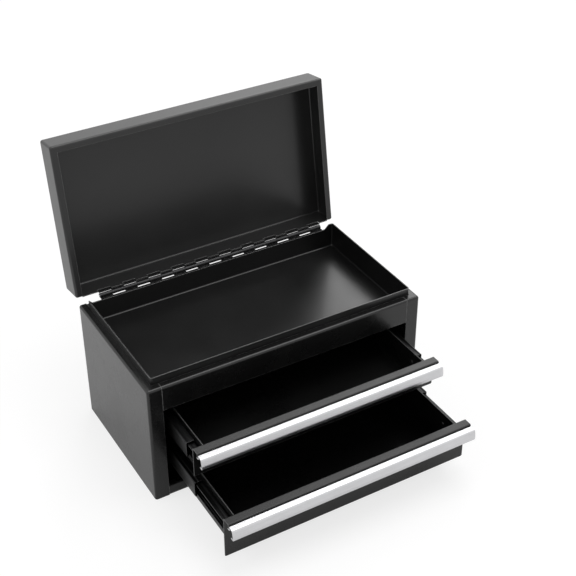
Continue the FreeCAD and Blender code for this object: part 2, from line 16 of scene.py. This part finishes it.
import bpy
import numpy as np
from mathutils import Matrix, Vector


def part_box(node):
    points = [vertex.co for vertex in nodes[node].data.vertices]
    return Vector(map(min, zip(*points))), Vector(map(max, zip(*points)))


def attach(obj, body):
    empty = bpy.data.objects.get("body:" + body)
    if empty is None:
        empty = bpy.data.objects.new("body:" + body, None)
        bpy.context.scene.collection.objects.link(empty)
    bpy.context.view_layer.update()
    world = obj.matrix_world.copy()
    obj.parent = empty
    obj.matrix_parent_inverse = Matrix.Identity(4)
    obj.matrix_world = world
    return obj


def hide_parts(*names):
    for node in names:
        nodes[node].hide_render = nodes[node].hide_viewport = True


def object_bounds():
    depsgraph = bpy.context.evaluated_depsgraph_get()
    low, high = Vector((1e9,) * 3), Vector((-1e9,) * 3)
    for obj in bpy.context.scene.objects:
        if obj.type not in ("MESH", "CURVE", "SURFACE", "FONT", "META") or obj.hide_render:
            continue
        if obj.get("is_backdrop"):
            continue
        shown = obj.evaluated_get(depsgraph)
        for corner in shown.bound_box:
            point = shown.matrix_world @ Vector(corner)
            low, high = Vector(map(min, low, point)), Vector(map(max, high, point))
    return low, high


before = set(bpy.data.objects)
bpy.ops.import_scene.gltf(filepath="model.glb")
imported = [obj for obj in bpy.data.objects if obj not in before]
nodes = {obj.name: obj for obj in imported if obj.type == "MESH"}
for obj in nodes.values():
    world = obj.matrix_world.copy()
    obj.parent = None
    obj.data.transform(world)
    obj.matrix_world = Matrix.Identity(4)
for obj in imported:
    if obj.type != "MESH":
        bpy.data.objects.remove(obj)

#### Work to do
Quote the listing above from its first line to the line with "point = shown.matrix_world", inclusive, and add nothing.

#### Response below
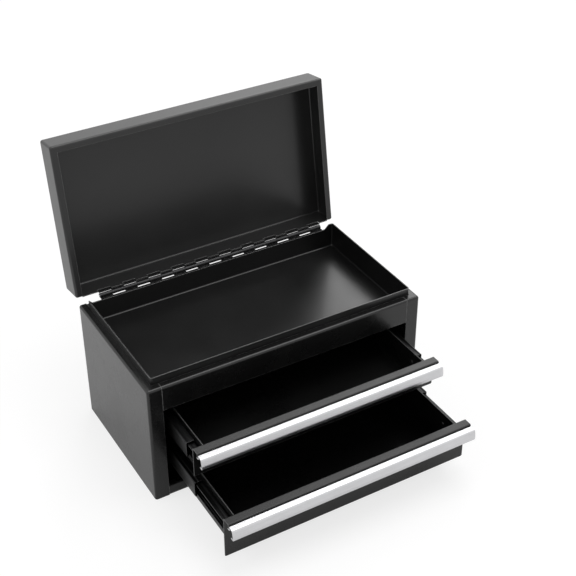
Continue the FreeCAD and Blender code for this object: part 2, from line 16 of scene.py. This part finishes it.
import bpy
import numpy as np
from mathutils import Matrix, Vector


def part_box(node):
    points = [vertex.co for vertex in nodes[node].data.vertices]
    return Vector(map(min, zip(*points))), Vector(map(max, zip(*points)))


def attach(obj, body):
    empty = bpy.data.objects.get("body:" + body)
    if empty is None:
        empty = bpy.data.objects.new("body:" + body, None)
        bpy.context.scene.collection.objects.link(empty)
    bpy.context.view_layer.update()
    world = obj.matrix_world.copy()
    obj.parent = empty
    obj.matrix_parent_inverse = Matrix.Identity(4)
    obj.matrix_world = world
    return obj


def hide_parts(*names):
    for node in names:
        nodes[node].hide_render = nodes[node].hide_viewport = True


def object_bounds():
    depsgraph = bpy.context.evaluated_depsgraph_get()
    low, high = Vector((1e9,) * 3), Vector((-1e9,) * 3)
    for obj in bpy.context.scene.objects:
        if obj.type not in ("MESH", "CURVE", "SURFACE", "FONT", "META") or obj.hide_render:
            continue
        if obj.get("is_backdrop"):
            continue
        shown = obj.evaluated_get(depsgraph)
        for corner in shown.bound_box:
            point = shown.matrix_world @ Vector(corner)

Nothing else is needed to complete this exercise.